I happen to be building a Supergun as well (albeit slowly over the last 2 years) and I decided that I would just make my own controllers, with a unique pinout that I decided upon--of course, this is an expensive and time consuming way of doing things. Another option is to buy a Neo Geo controller off of eBay, since these controllers are supposed to be pretty simple to use with a Supergun.
The only problem I can forsee with this solution is when playing newer Capcom stuff that has that nifty six-button layout -- Neos, of course, have only four buttons.
And really, who wants to play Street Fighter II without all the available moves?
EDIT: However, you may not care about newer stuff that uses six buttons, in which case a four-button pad is perfect.![]()
On the bright side you would be getting your money's worth. Neo Geo pads are high quality, very precise. I use them on my supergun.
For the monitor, the only detail that's important is that it can accept a 15 khz RGB signal. I don't know which model you have so I can't verify that detail for you, but I assume you already have it worked out.
I would still wire sound to 2 RCA jacks.
I wire mono to two jacks for stereos or TVs that dont put the single channel on both speakers. You can do it with a couple of surface mount RCA jacks, or to some female cables.
For coin and start, my supergun is wired to neo geo, but with select being coin and start being start.
Hm, how do I get the +5v to the ports if I use all of the power supply wires to the harness?
I have RCA jacks, the central pin is positive and the outer pin is negative, so I connect the respective wires to the correct place, but that still only gives me enough wires to solder one port.
I have never built a supergun from a PC power supply, but the PSU should provide 5 and 12 volts on the 4 pin molex connectors that you would use for hard drives/optical drives in a PC, if you need more leads.
Makes sense, but what about the audio?

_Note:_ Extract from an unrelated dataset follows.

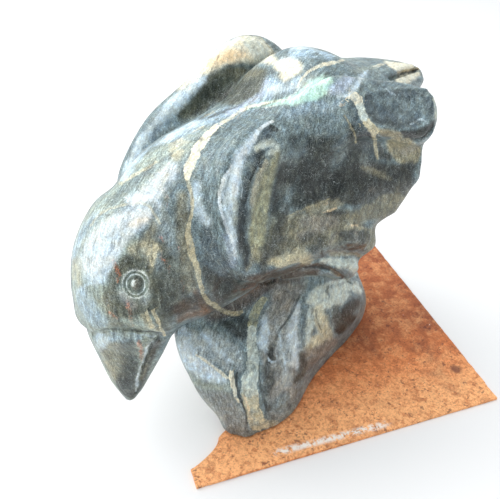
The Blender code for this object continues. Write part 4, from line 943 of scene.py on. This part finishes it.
class Picture:
    """The carving as the camera sees it: where its points fall, and which of them can be seen."""

    def __init__(self, piece, stage):
        self.place, self.back, self.right, self.up = camera_frame(stage)
        self.focal = stage.lens / SENSOR_WIDTH * PICTURE_WIDTH
        self.points = read_points(piece.data)
        self.normals = read_normals(piece.data)
        faces = [tuple(face.vertices) for face in piece.data.polygons]
        self.tree = BVHTree.FromPolygons([Vector(p) for p in self.points], faces)

    def study(self):
        """Finds where every point falls on the picture, and whether it is seen."""
        self.warped = self.points + self.wobble()
        self.flat = self.project(self.warped)
        self.seen = self.visibility()

    def wobble(self):
        """A small wandering of the stone's layers, so that no mark has a drawn edge."""
        noise.seed_set(LAYER_SEED)
        moved = np.empty_like(self.points)
        for i, p in enumerate(self.points):
            v = Vector(p)
            broad = noise.noise_vector(v * BROAD_WAVE) * BROAD_REACH
            moved[i] = broad + noise.noise_vector(v * FINE_WAVE) * FINE_REACH
        return moved

    def project(self, points):
        away = points - np.array(self.place)
        depth = -(away @ np.array(self.back))
        across = PICTURE_WIDTH / 2 + self.focal * (away @ np.array(self.right)) / depth
        down = PICTURE_HEIGHT / 2 - self.focal * (away @ np.array(self.up)) / depth
        return np.stack([across, down], 1)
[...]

There's only enough wires on a harness to hook up one RCA jack. Do I split the wire or something?
In my supergun are little terminal blocks, I simply put another spade terminal on a wire and screwed it down with the other one and split the signal. If you dont have a terminal block you could split the wire in other ways, tehres probably clamp/crimp wires for it.
If you want stereo from MVS as well you would probably need to install a switch.

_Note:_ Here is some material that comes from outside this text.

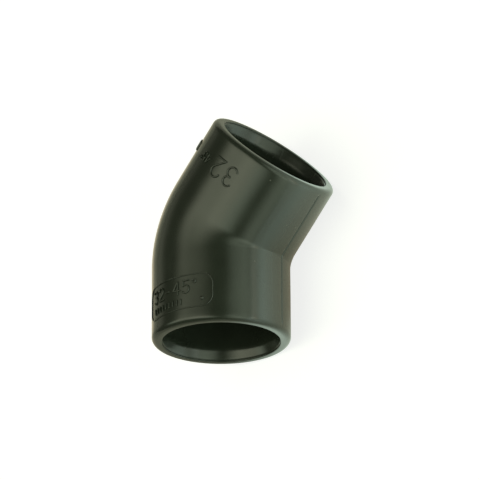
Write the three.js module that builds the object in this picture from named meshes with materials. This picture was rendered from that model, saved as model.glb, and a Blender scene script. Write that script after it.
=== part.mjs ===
// A 45 degree solvent-weld elbow for 32 mm pipe: one moulding with two equal sockets.
// Millimetres, +Z up. It lies on its side, so its bend is in a level plane.
// The sockets point to -X and +X, both turned towards -Y, which is the inside of the bend.
import * as THREE from "three";
import { LoftGeometry } from "three/addons/geometries/LoftGeometry.js";

// Driving dimensions
const BEND_ANGLE = THREE.MathUtils.degToRad(45);
const OUTER_RADIUS = 20.25;
const CENTRE_TO_FACE = 31; // from where the two socket axes cross to either end face
const BEND_RADIUS = 20.9; // of the centre line; it leaves a tight crease inside the bend
const EDGE_RADIUS = 1.6; // rounding of the outer edge of each end face
const MOUTH_RADIUS = 17.3; // inner edge of the flat end face
const LEAD_IN_DEPTH = 3.3; // cone that guides the pipe in
const SOCKET_RADIUS = 16.1;
const SOCKET_DEPTH = 22; // from the end face to the pipe stop
const PASSAGE_RADIUS = 13.75; // way through between the two pipe stops

// Fineness
const SIDES = 48;
const EDGE_STEPS = 3;
const BEND_STEPS = 9;

// Plastic
const PVC_COLOUR = "#3c4239";
const PVC_ROUGHNESS = 0.38;

// The centre line, measured from the middle of the bend
const HALF_BEND = BEND_ANGLE / 2;
const BEND_END = BEND_RADIUS * HALF_BEND;
const FACE = BEND_END + CENTRE_TO_FACE - BEND_RADIUS * Math.tan(HALF_BEND);

// One round section: radius, at a distance along the centre line.
// A flat is lowest, so that the elbow lies steadily on its side.
function ring({ along, radius }) {
  const turn = THREE.MathUtils.clamp(along / BEND_RADIUS, -HALF_BEND, HALF_BEND);
  const straight = along - turn * BEND_RADIUS;
  const forward = new THREE.Vector3(Math.cos(turn), -Math.sin(turn), 0);
  const outward = new THREE.Vector3(Math.sin(turn), Math.cos(turn), 0);
  const up = new THREE.Vector3(0, 0, 1);
  const centre = outward
    .clone()
    .multiplyScalar(BEND_RADIUS)
    .addScaledVector(forward, straight);
  return Array.from({ length: SIDES }, (_, i) => {
    const angle = (2 * Math.PI * (i + 0.5)) / SIDES;
    return centre
      .clone()
      .addScaledVector(outward, radius * Math.cos(angle))
      .addScaledVector(up, radius * Math.sin(angle));
  });
}

// The outer wall from the middle of the bend to the end face, with its rounded edge
function outerWall() {
  const edge = Array.from({ length: EDGE_STEPS + 1 }, (_, i) => {
    const angle = (Math.PI / 2) * (i / EDGE_STEPS);
    return {
      along: FACE - EDGE_RADIUS * (1 - Math.sin(angle)),
      radius: OUTER_RADIUS - EDGE_RADIUS * (1 - Math.cos(angle)),
    };
  });
  return [...bendWall(OUTER_RADIUS), ...edge];
}

// The bore from the end face to the middle of the bend: lead-in, socket, pipe stop, passage
function bore() {
  return [
    { along: FACE, radius: MOUTH_RADIUS },
    { along: FACE - LEAD_IN_DEPTH, radius: SOCKET_RADIUS },
    { along: FACE - SOCKET_DEPTH, radius: SOCKET_RADIUS },
    { along: FACE - SOCKET_DEPTH, radius: PASSAGE_RADIUS },
    ...bendWall(PASSAGE_RADIUS).reverse(),
  ];
}

// Half of the bend at one radius, from just past its middle to its end
function bendWall(radius) {
  const step = (2 * BEND_END) / BEND_STEPS;
  return Array.from({ length: Math.ceil(BEND_STEPS / 2) }, (_, i) => ({
    along: step / 2 + i * step,
    radius,
  }));
}

const otherHalf = (profile) =>
  profile.map(({ along, radius }) => ({ along: -along, radius })).reverse();

function elbowBody() {
  const half = [...outerWall(), ...bore()];
  const profile = [...half, ...otherHalf(half)];
  const sections = [...profile, profile[0]].map(ring);
  const material = new THREE.MeshStandardMaterial({
    color: PVC_COLOUR,
    roughness: PVC_ROUGHNESS,
    metalness: 0,
  });
  const mesh = new THREE.Mesh(new LoftGeometry(sections), material);
  mesh.name = "elbow_body";
  return mesh;
}

// The origin is below the middle of the elbow's box, on the surface that it lies on
const elbow = new THREE.Group();
elbow.add(elbowBody());
const box = new THREE.Box3().setFromObject(elbow);
const middle = box.getCenter(new THREE.Vector3());
elbow.children[0].position.set(-middle.x, -middle.y, -box.min.z);

export default elbow;
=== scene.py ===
"""A 45 degree plastic elbow with two equal sockets.

The moulded body with its raised marks, its plastic, and the studio that it lies in.
"""

import math

import bmesh
import bpy
import numpy as np
from mathutils import Matrix, Vector


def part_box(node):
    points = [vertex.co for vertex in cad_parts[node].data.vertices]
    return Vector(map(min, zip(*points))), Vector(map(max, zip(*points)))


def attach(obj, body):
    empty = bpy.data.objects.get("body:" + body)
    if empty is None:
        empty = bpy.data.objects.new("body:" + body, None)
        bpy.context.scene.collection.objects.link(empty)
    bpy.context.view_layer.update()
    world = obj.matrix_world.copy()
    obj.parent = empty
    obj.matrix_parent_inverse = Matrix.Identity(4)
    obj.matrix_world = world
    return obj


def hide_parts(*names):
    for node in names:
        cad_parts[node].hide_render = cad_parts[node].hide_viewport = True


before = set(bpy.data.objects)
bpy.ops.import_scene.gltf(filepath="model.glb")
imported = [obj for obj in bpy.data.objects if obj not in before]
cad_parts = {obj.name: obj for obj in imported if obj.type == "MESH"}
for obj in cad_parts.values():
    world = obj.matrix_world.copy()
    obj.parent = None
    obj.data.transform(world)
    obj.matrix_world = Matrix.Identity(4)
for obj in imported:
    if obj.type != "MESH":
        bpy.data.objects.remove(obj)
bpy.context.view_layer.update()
MM = 0.001

# --- Sizes of the moulding, in millimetres. The box of the CAD body gives its place. ---
HALF_BEND = math.radians(22.5)
CENTRE_TO_FACE = 31.0
BEND_RADIUS = 20.9
EDGE_RADIUS = 1.6
MOUTH_RADIUS = 17.3
LIP_RADIUS = 0.35
LEAD_IN_DEPTH = 3.3
SOCKET_RADIUS = 16.1
SOCKET_DEPTH = 22.0
PASSAGE_RADIUS = 13.75
STOP_FILLET = 0.5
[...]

What about using an RCA jack splitter like this?:
http://www.provantage.com/cables-go-29121~7CTBP01W.htm
Oh, and I found the RGB pinouts for an Amiga monitor, and it doesn't carry audio apparently. I'm going to wire the port up so it fits with an Amiga monitor and use a serial extension cable to link the two and hook the audio pinouts into external speakers using an audio splitter to split the audio to two speakers.
At least with an Amiga monitor, it's easy to turn it on its side for vertical games, all my TVs are flat screen that can't rotate.
Might take a bit, though. Some guy on my local Craigslist wants $150 for a 1080, lawl. I might be able to use one of the old IBM-style monitors I have, if I can find the pinouts.
Last edited by Tupin; 01-07-2010 at 08:44 PM.
I found the pinouts for my Tandy CM-4 monitor and here's the pinouts:
1 Ground
2 Ground
3 R (Red Video)
4 G (Green Video)
5 B (Blue Video)
6 Intensity
7 No connect
8 Horizontal Sync
9 Vertical Sync
I guess for pin 6 I don't need anything and I can just wire the video sync to either pin 8 or 9 and it doesn't matter?
I am not sure if a TTL CGA monitor (your Tandy is one if I read that pinout correctly) is your best bet. I do not believe those can take analog RGB signals from arcade boards.
The term CGA gets tossed around a little loosely, it can be used in the PC world to describe early color adapters that had a separate intensity signal, or anything around 320x240 or below for analog RGB.
And yes that audio adapter should work fine if you dont want to wire it inside the SG.